I did find a live Hover Fly and its presence made me happy. There’s something about its streamlined structure and minute hairs and clear wings and hovering ability that appeal to me.
One even demonstrated that it could share the space with an inch worm.
Equally admirable was the Flesh Fly with its brick red eyes and handsomely striped abdomen. It’s called a Flesh Fly for its habit of locating decomposing carcasses and laying its eggs. I have to admit that thinking about that and the maggots to follow gives me a chill.
A metallic green Sweat Bee flew in periodically, but never stayed long. Thankfully, it chose to ignore me. In fact, considering how close I was and in the faces of so many, as always, the insects and spiders left me alone. I, on the other hand, continued to stalk them.
Surprisingly, even the rather aggressive Paper Wasp ignored me. I could hardly ignore it. Whenever he flew, most other flying insects performed a mini dance, flying up, swirling down and then settling again.

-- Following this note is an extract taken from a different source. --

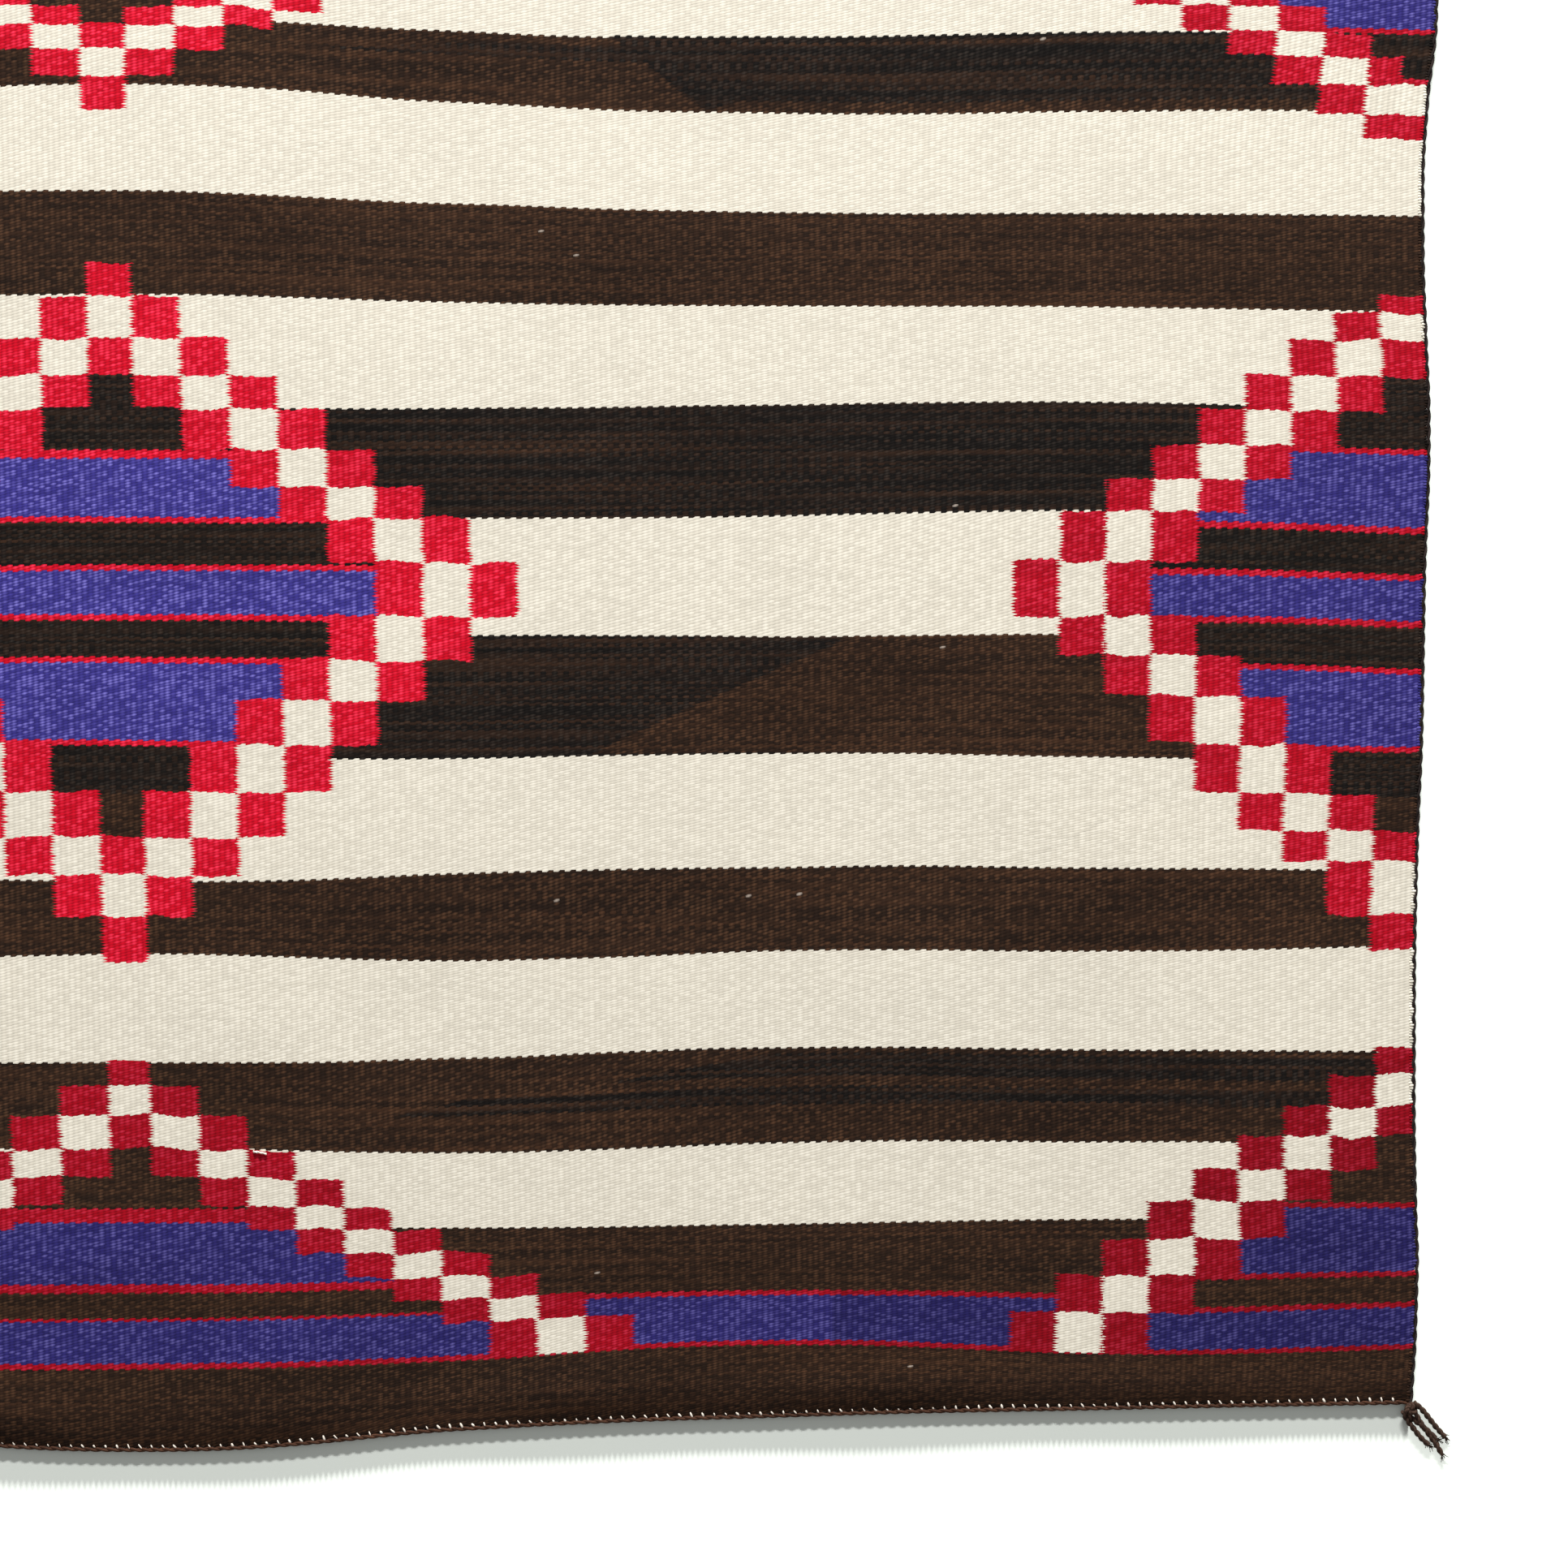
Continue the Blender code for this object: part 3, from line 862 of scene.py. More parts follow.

But take a moment to look at that body. It’s as if some insects wear a coat of armor. And in the wasp’s case that coat was dusted with pollen, just as nature intended so fertilization could occur.
Even the aggressive Bumblebee let me bumble about without incident. In my three days of watching, there were plenty of Bumblebees buzzing, but they tended to visit all of the surrounding flowers. Today, however, in a frantic frenzy, one sampled this flower and that along the goldenrod stem.
While the Locust Borer I mentioned earlier spent the last three days on the same plant, a second one flew in today and settled on a goldenrod about seven feet away from the first LB. Will they meet? I assume so, but in the meantime, it waved.
And in a different location than the first day, I found an Assassin Bug. The same one? Perhaps. But again, no food. Still, it waited.
As did the Ambush Bug.
In three days, it hadn’t moved far, but finally decided to take a different stance. To its left, a half-inch worm stayed in one spot, though it kept changing position. And I kept waiting–why didn’t the Ambush Bug grab the little thing and suck its guts out?
Because . . . it was waiting for a more substantial meal I later learned. And my question was answered. What killed the first Hover Fly? An Ambush Bug. And this afternoon it worked on another. Drats. But, in this insect or arachnid eat insect world, finding a meal and gathering energy from it was the most important thing.
Much to my delight because I was looking–I spied the larvae of a brown-hooded owlet moth. Besides a monarch caterpillar, oh and a sphinx moth, and . . . and . . . the brown-hooded owlet moth caterpillar is one of my favorites.
Its mature form wasn’t quite as attractive.
But still, what a sight to see tucked in among the goldenrods.
The garden may be small, but its offerings were global in nature when you think about it. Ah, those golden sights. Worth a wonder. (And I left a few out!)